The quarter guinea was a British coin minted only in the years 1718 and 1762. As the name implies, it was valued at one-fourth of a guinea, which at that time was worth twenty-one shillings (£1.05). The quarter guinea therefore was valued at five shillings and threepence in sterling specie.

At the beginning of the reign of King George I (1714-1727) the price of silver had risen considerably, resulting in much British silver coinage being melted down and few silver coins' being struck. Isaac Newton, the Master of the Mint, wrote a minute dated 21 September 1717 in which he blamed the rising price of silver on the overvaluation of the guinea at twenty-one shillings and sixpence. Newton's memo resulted in a Proclamation of 20 December reducing the value of the guinea to twenty-one shillings.

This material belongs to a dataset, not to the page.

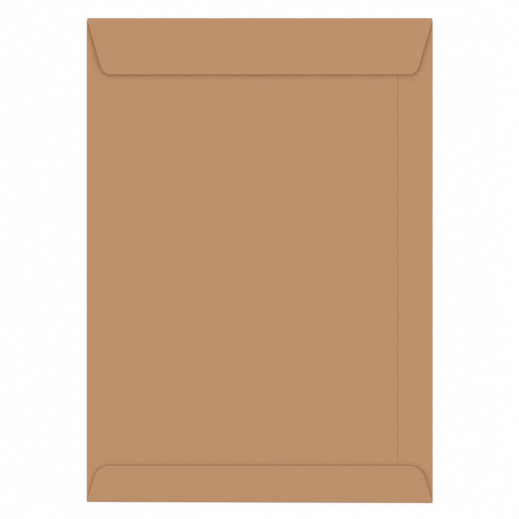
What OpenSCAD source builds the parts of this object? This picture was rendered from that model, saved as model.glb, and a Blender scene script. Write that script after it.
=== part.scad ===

In 1718 it was decided to strike a new gold coin equal to a quarter guinea to provide useful coin worth approximately the same as the five-shilling silver crown.

The new coin had to be proportionate in size to the other gold denominations, and this resulted in a coin which weighed 2.1 grams and was 16 millimetres in diameter. It had not been realised at the time that a coin of this size was impracticably small to use, and would prove unpopular. 37,380 coins were minted, but many of them were put aside as keepsakes and many of the rest were lost. The coin was discontinued after 1718, and for the next few years there was an increased output of guineas and half guineas.

Despite its minuscule size, the coin took the form of a scaled-down version of the guinea and half guinea, including all the intricate cruciform shields on the reverse and all the king's Hanoverian titles. The coin is a fine example of the mint's work, although a magnifying glass is needed to properly appreciate it. The obverse shows a right-facing portrait of the king with the legend GEORGIVS D G M BR FR ET HIB REX F D, abbreviation for Georgius, Dei Gratia Magna Britannia, Francia, et Hibernia Rex, Fidei Defensor, which is Latin for "George, by the Grace of God King of Great Britain, France and Ireland, Defender of the Faith". The reverse shows four crowned cruciform shields separated by sceptres, with a central Star of the Order of the Garter, and the legend BRVN ET L DVX S R I A TH ET PR EL 1718 - Brunswick et Luneburg Dux, Sacrum Romanum Imperatoria Arch-Tresorum et Princeps-Elector, Latin for "Duke of Brunswick and Lüneburg, Arch-Treasurer and Prince Elector of the Holy Roman Empire". The dies for all quarter-guineas of King George I were engraved by John Croker, who was originally from Dresden.

When George III came to the throne in 1760, the price of silver had again risen dramatically. Despite the unpopularity of the 1718 quarter guinea it was considered necessary to produce this coin again, to the same size and weight as before, to fill the gap between the low-denomination silver coins and the larger gold coins. It met the same fate as its predecessor and was only produced in 1762. The obverse shows a right-facing portrait of the king with the legend GEORGIVS III DEI GRATIA, while the reverse shows a large crowned shield bearing the arms of England and Scotland, France, Ireland, and Hanover, and the legend M B F ET H REX F D B ET L D S R I A T ET E 1762 - abbreviation for Magna Britannia, Francia, et Hibernia Rex, Fidei Defensor, Brunswick et Luneburg Dux, Sacrum Romanum Imperatori Arch-Tresorum et Elector - Latin for "King of Great Britain, France, and Ireland; Defender of the Faith, Duke of Brunswick and Lüneburg, [and] Arch-Treasurer and Elector of the Holy Roman Empire".